I joined the Naphtali tribe (my bus mates from the Israel tour) for lunch today at Manny's Deli and then a tour of the Oriental Institute Museum of the University of Chicago. I hadn't heard of this museum before. We saw artifacts from some of the archeological digs that we visited in Israel as well as from Persia, Babylon and Ninevah.
I have been struck lately by how much there is to learn through history and archeology about the contexts of the stories of Scripture and how little I know about those fields of study. It seems so much of the teaching of the church and Christian institutions has been about privatized faith, me and Jesus, my personal walk with God, etc., that we have missed a whole lot of other information that would give us knowledge about God and help us to be able to have meaningful conversations with people at whatever place they are in their journey toward God.
In DC, a Catholic woman I met commented that her niece and her husband had gotten so into evangelical Christianity that they could no longer talk to the rest of the family.
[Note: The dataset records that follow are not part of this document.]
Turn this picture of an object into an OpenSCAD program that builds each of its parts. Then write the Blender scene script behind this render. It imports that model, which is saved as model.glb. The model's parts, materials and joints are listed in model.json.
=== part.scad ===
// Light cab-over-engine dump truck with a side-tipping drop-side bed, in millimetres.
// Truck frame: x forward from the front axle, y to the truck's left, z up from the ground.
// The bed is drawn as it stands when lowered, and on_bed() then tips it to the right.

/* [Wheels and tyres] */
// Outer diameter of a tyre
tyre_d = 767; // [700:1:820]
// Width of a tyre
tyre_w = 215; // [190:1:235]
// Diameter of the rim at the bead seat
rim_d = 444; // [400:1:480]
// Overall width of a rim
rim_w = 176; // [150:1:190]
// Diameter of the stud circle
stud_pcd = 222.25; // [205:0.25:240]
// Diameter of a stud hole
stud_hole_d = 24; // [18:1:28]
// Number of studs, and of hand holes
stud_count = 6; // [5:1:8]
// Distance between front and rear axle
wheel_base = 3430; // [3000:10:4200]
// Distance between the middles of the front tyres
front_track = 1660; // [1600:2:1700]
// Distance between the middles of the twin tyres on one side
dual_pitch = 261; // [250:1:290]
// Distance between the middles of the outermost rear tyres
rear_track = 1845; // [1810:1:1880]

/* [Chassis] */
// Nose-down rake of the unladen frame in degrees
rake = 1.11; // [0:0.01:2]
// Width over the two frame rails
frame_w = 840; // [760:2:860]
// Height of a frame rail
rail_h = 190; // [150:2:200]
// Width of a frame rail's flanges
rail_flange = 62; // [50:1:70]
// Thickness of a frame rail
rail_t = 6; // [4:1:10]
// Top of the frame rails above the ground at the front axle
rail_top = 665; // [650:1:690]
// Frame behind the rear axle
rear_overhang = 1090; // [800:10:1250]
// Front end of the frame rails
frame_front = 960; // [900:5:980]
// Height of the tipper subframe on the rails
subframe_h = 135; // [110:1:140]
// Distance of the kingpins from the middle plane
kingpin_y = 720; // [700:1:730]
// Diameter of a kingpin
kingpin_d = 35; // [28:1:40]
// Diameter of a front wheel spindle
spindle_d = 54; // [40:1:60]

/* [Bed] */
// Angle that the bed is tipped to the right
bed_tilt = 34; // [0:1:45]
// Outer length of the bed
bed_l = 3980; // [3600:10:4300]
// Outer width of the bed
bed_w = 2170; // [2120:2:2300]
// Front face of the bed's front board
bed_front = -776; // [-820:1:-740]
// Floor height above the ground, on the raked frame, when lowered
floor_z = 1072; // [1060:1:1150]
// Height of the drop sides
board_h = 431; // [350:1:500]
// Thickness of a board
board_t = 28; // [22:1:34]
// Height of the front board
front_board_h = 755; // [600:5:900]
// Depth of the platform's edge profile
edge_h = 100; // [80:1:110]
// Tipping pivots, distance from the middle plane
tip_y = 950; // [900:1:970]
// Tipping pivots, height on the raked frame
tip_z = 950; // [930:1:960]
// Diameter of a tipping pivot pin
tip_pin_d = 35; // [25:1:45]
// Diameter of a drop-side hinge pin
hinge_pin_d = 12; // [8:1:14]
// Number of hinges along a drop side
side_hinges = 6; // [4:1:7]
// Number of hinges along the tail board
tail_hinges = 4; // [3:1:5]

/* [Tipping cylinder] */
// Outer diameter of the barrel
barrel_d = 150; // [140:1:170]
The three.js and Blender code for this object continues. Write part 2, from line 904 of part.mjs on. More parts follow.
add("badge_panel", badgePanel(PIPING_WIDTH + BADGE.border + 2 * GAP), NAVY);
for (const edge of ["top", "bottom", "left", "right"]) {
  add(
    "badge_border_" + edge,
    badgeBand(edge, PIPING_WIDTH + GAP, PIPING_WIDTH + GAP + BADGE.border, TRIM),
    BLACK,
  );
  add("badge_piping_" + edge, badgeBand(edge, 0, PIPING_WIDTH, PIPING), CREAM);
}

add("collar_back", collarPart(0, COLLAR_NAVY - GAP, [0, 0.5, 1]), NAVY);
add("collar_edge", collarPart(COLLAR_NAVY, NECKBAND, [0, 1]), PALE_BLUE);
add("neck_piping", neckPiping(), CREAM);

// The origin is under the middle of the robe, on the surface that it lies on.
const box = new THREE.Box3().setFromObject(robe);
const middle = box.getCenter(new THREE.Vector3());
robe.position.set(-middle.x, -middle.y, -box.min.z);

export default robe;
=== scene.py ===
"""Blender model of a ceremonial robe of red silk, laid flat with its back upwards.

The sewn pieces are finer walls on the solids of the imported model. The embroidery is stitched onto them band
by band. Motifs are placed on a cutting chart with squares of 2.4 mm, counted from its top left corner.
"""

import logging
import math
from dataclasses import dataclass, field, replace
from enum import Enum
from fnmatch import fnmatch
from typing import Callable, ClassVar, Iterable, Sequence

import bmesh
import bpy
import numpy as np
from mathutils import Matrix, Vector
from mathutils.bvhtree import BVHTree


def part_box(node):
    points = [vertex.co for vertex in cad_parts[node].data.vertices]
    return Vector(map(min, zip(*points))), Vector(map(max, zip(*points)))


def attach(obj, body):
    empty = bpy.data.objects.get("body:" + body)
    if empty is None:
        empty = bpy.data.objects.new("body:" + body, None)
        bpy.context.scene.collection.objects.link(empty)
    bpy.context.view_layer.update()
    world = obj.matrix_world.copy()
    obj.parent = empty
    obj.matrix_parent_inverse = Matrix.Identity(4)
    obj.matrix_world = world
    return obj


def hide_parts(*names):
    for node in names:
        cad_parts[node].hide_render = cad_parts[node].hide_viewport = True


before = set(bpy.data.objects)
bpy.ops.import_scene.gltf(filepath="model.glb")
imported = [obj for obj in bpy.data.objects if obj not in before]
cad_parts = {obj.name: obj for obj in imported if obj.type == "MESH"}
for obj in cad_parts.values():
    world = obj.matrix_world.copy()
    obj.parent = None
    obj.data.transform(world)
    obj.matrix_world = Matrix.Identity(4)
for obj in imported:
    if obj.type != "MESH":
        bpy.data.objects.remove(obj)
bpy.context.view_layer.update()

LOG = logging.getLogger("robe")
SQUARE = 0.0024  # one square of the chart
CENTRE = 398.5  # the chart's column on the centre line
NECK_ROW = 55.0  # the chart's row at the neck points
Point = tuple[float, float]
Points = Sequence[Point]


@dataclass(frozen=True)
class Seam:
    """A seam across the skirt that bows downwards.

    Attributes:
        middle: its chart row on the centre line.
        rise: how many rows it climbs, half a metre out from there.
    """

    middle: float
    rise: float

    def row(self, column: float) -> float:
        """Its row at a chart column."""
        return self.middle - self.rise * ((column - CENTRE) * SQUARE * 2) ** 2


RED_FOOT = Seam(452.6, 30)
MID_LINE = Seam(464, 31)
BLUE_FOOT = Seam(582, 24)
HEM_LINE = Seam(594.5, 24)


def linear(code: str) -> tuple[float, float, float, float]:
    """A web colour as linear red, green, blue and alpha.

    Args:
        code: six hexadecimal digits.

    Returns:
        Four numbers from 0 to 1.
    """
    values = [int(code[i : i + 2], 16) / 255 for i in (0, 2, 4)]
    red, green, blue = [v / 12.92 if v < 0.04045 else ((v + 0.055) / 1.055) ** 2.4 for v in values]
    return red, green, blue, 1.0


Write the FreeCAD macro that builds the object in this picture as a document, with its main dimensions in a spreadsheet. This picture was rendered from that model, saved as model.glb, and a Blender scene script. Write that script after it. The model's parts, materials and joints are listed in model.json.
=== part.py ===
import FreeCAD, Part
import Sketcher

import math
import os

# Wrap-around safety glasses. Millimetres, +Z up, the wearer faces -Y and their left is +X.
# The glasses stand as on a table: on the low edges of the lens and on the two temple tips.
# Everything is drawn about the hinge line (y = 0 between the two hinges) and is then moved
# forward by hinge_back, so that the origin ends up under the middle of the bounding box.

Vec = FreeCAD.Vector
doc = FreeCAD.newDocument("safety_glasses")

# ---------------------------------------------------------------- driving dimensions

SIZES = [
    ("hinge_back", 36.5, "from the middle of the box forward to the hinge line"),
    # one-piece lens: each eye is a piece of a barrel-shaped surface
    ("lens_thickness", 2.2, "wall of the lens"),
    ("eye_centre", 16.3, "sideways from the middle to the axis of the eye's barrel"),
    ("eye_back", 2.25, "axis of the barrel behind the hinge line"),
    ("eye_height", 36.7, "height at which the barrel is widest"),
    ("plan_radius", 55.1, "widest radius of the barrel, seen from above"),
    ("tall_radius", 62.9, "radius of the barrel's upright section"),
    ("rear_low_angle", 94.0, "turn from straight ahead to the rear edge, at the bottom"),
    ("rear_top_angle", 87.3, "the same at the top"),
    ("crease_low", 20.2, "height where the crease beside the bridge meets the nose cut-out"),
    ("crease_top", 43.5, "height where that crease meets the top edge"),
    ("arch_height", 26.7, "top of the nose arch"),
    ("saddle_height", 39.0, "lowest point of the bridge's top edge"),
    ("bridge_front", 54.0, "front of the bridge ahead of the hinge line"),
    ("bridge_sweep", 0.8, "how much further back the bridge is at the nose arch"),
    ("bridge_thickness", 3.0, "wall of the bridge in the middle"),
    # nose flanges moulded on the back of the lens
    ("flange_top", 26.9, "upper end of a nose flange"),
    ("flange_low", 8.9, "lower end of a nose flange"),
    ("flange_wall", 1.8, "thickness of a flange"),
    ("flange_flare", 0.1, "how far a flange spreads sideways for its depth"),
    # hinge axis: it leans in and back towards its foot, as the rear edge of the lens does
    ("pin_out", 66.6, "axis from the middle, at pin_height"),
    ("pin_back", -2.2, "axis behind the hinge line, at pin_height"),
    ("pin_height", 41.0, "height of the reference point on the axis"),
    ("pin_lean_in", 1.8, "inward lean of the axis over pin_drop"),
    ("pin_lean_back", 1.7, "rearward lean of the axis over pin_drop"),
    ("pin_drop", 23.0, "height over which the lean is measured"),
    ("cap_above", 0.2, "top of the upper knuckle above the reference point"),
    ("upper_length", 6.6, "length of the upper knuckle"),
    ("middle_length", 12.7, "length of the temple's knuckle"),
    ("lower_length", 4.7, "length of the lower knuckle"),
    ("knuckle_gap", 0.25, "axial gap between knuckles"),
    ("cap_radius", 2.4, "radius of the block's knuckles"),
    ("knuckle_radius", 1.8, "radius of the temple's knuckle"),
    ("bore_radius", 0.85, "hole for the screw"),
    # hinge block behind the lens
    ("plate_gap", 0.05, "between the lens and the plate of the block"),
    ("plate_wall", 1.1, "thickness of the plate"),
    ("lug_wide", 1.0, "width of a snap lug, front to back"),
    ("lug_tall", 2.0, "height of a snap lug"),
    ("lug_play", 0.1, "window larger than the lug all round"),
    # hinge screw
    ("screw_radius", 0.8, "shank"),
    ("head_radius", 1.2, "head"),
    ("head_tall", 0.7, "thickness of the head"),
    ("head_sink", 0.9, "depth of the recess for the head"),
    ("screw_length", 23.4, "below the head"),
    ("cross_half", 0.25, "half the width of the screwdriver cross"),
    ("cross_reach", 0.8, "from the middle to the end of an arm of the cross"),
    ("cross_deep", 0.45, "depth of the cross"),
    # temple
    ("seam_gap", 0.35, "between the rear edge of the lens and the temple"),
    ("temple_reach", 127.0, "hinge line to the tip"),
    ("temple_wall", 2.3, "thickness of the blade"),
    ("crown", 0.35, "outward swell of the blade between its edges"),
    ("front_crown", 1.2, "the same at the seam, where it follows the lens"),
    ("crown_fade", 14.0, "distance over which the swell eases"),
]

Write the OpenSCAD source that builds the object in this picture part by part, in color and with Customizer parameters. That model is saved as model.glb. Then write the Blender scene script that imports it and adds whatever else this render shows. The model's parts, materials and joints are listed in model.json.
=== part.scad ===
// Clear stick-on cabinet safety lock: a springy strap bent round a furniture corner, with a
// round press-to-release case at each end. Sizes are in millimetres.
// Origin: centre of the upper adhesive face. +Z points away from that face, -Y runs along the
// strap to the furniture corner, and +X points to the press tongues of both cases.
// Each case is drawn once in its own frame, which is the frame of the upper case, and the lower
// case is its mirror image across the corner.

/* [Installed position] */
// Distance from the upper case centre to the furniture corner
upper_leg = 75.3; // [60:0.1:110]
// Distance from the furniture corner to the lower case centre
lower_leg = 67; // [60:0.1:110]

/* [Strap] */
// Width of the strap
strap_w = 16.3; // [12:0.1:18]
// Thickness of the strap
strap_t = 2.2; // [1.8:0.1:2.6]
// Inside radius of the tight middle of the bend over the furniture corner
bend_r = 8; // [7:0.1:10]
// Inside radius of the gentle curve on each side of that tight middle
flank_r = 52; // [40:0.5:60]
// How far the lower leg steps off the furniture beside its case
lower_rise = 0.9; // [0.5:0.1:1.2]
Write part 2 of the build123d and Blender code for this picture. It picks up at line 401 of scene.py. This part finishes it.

They had nothing to say. It seems we tend to develop insider cliches and a club language that isolates us from others, when there is so much in nature and history that points to God.
Rob Bell made the observation that all of life is sacred and masterfully described the mystery of creation and nature. Bob Dylan sang, we've "gotta serve somebody". Obery Hendricks urged us at Pentecost 2006, to "treat the needs of people as sacred."